The first tolbooth erected on the site at Glasgow Cross dated back at least to the mid-14th century. After it became ruinous, construction work on a new tolbooth started in 1626. It was designed by the master of the works, John Boyd, in the Scottish baronial style, built in ashlar stone and was completed in 1634. The building was laid out in two parts: a five-storey main block and a seven-stage steeple at the east end.

The design of the main block involved a symmetrical main frontage with six bays facing onto Trongate; the ground floor was rusticated with a series of openings, the first, second and third floors were fenestrated with rectangular windows with architraves while the fourth floor was fenestrated with segmental headed windows. The end bays on the fourth floor were flanked by bartizans and the roof line was castellated. The design of the steeple involved small leaded glass windows for each of the second to sixth stages and clock faces in the seventh stage, all surmounted by a corbelled parapet, a prominent crown spire and a weather vane. The weather vane was gilded by the decorative painter, Valentine Jenkin.

The building was used as a prison and courthouse in the 17th and 18th centuries: a total of 22 executions took place at the tolbooth over that period. Covenanters who were held in the tolbooth in poor conditions in the 17th century included Donald Cargill and Robert Ker of Kersland. The tolbooth also incorporated the burgh chambers and a tavern and its steeple was 126 feet high.

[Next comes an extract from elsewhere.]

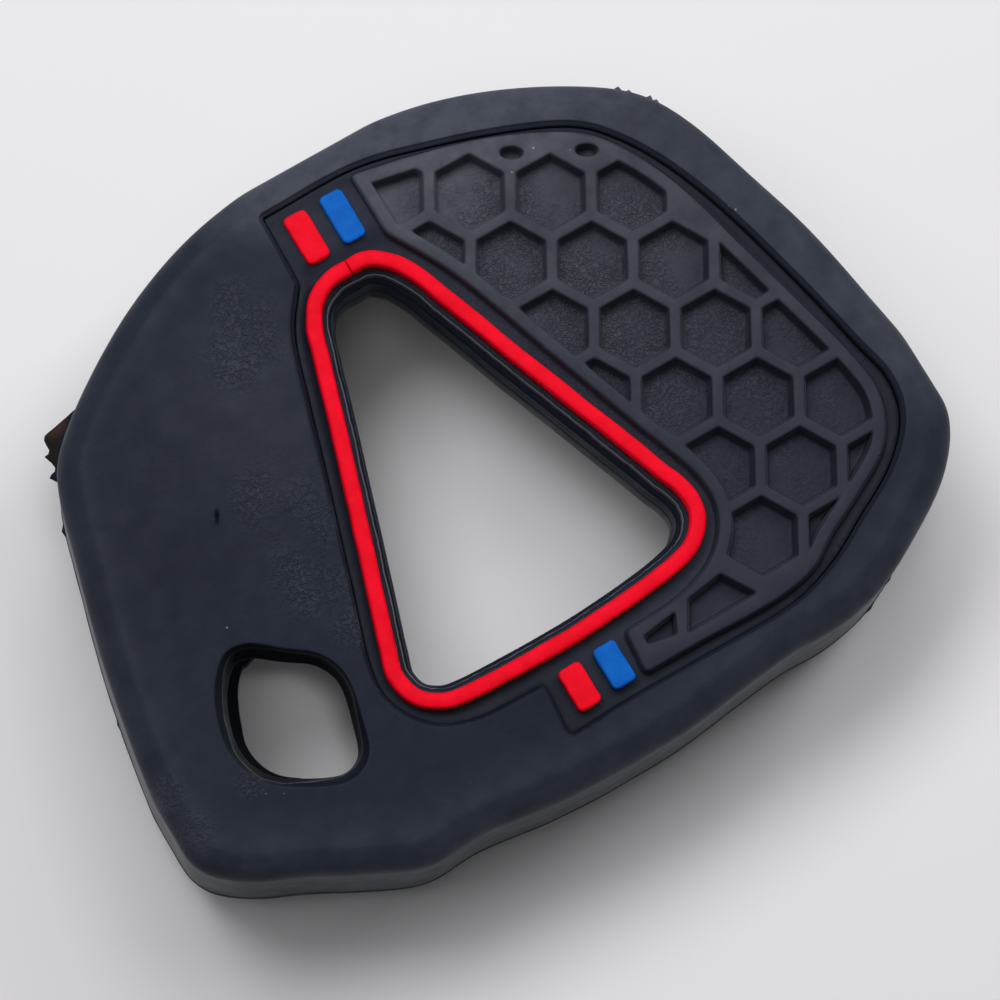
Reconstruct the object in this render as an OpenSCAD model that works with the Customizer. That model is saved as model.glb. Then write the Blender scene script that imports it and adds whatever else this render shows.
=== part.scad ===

The building continued in these uses until the authorities relocated to the new public offices in the Saltmarket in 1814. After being sold for commercial use, the tolbooth was renovated to a design by David Hamilton and was used as a drapery warehouse from 1874, before becoming the offices of a firm of auctioneers, John A. Bowman. By the early 20th century the tolbooth was very dilapidated: after the main block had been demolished in 1921, essential repairs and modifications were made to the west face of the steeple, where the tolbooth had previously adjoined it, to a design by Keppie Henderson, in 1923.

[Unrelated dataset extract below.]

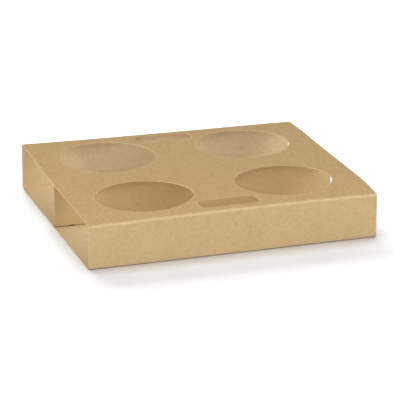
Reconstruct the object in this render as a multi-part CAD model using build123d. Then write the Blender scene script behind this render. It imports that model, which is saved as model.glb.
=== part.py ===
from build123d import *
from math import atan2, tan
import os

# Four-cup carrier folded from one sheet of kraft board, in millimetres
# X runs along the open-ended cells, Y from the front wall to the back wall, Z up
# Origin: middle of the footprint, on the surface that the carrier stands on

# The sheet and its creases
board = 0.5
crease_radius = 1.2  # inside radius of every square fold

# Cup holes, two over each cell
cup_hole = 80.0  # diameter
end_rim = 21.5  # top panel between a cup hole and an open end
middle_bridge = 39.0  # top panel between the two holes over one cell
fold_rim = 15.5  # top panel between a cup hole and a long fold
web_bridge = 29.0  # top panel between the front and rear holes, over the web

# Walls, and the middle web that holds the top a little above the long folds
wall_height = 36.0  # outside, from the ground to the fold line
crown = 2.0  # rise of the top from the long folds to its flat middle
crown_reach = 14.0  # distance from a long fold to the flat, short of the cup holes
crown_blend = 0.6  # how far the bend into the flat spreads, as a share of its distance

# Finger slots, centred on the two long folds
slot_length = 49.0
slot_width = 17.0
slot_corner = 5.5
slot_margin = 9.0  # top panel between a slot and its long fold

# Where the sheet starts and ends
floor_setback = 3.0  # from the back wall's face to the free edge of the lower floor
flap_width = 12.0  # glue flap under the top, at the head of the web

# Sizes that follow from the ones above
half_board = board / 2
pitch_along = cup_hole + middle_bridge
pitch_across = cup_hole + web_bridge
length = end_rim + cup_hole + pitch_along + end_rim
depth = fold_rim + cup_hole + pitch_across + fold_rim
crease_middle = crease_radius + half_board
top_height = wall_height + crown

# The sheet's middle line, as distances from the origin
front_line = -depth / 2 + half_board
back_line = depth / 2 - half_board
fold_line = wall_height - half_board
top_line = top_height - half_board
upper_floor_line = board + half_board
flap_line = top_line - board
crown_corner = crown_reach / (1 + crown_blend)
crown_bend = crown_blend * crown_corner / tan(atan2(crown, crown_corner) / 2)


def wrap_section():
    """Lower floor, front wall, top and upper half of the back wall, as one strip."""
    path = FilletPolyline(
        (depth / 2 - floor_setback, half_board),
        (front_line, half_board),
        (front_line, fold_line),
        (front_line + crown_corner, top_line),
        (back_line - crown_corner, top_line),
        (back_line, fold_line),
        (back_line, wall_height / 2),
        radius=[crease_middle, crease_middle, crown_bend, crown_bend, crease_middle],
    )
    return trace(path, board)


def web_section():
    """Lower half of the back wall, upper floor of the rear cell, web and glue flap."""
    path = FilletPolyline(
        (back_line, wall_height / 2),
        (back_line, upper_floor_line),
        (0, upper_floor_line),
        (0, flap_line),
        (flap_width, flap_line),
        radius=crease_middle,
    )
    return trace(path, board)


def folded_sheet():
    """The sheet's folded and glued section, run from one open end to the other."""
    section = Plane.YZ * (wrap_section() + web_section())
    return extrude(section, length / 2, both=True)


def cup_holes():
    """Cutters for the four die-cut holes, through the top only."""
    reach = top_height - wall_height / 2
    cutter = Pos(0, 0, wall_height / 2 + reach) * Cylinder(cup_hole / 2, 2 * reach)
    return [spot * cutter for spot in GridLocations(pitch_along, pitch_across, 2, 2)]


def finger_slots():
    """Cutters for the two rounded slots beside the long folds, through the top only."""
    reach = top_height - wall_height / 2
    outline = Plane.XY.offset(wall_height / 2) * RectangleRounded(slot_length, slot_width, slot_corner)
    cutter = extrude(outline, 2 * reach)
    pitch = depth - 2 * slot_margin - slot_width
    return [spot * cutter for spot in GridLocations(0, pitch, 1, 2)]


os.makedirs("parts", exist_ok=True)

cup_carrier = folded_sheet() - cup_holes() - finger_slots()
export_step(cup_carrier, "parts/cup_carrier.step")
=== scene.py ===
import math

import bpy
import numpy as np
from mathutils import Matrix, Vector


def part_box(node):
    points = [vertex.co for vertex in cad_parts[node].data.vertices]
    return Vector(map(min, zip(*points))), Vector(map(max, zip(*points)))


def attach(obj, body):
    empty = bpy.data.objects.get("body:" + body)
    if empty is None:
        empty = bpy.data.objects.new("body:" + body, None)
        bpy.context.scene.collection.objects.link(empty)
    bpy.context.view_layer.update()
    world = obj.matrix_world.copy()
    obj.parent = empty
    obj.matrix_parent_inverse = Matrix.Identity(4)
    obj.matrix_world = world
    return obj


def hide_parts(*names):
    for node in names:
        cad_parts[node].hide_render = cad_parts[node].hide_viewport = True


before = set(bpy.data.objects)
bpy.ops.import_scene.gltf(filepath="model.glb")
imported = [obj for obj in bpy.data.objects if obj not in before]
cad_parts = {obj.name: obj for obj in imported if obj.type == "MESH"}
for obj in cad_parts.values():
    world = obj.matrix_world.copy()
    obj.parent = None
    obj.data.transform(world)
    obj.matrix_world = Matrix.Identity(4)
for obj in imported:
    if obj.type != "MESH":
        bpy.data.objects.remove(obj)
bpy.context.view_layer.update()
bpy.ops.object.select_all(action="DESELECT")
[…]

On 4 June 2021, a night time light projection onto the steeple was installed, under the Climate Clock initiative. The projected deadline and lifeline statistics counted the time window before 1.5 °C warming becomes inevitable, and the percentage of global energy delivered through renewables, respectively. This initiative was implemented in anticipation of the COP-26 summit in Glasgow in November 2021.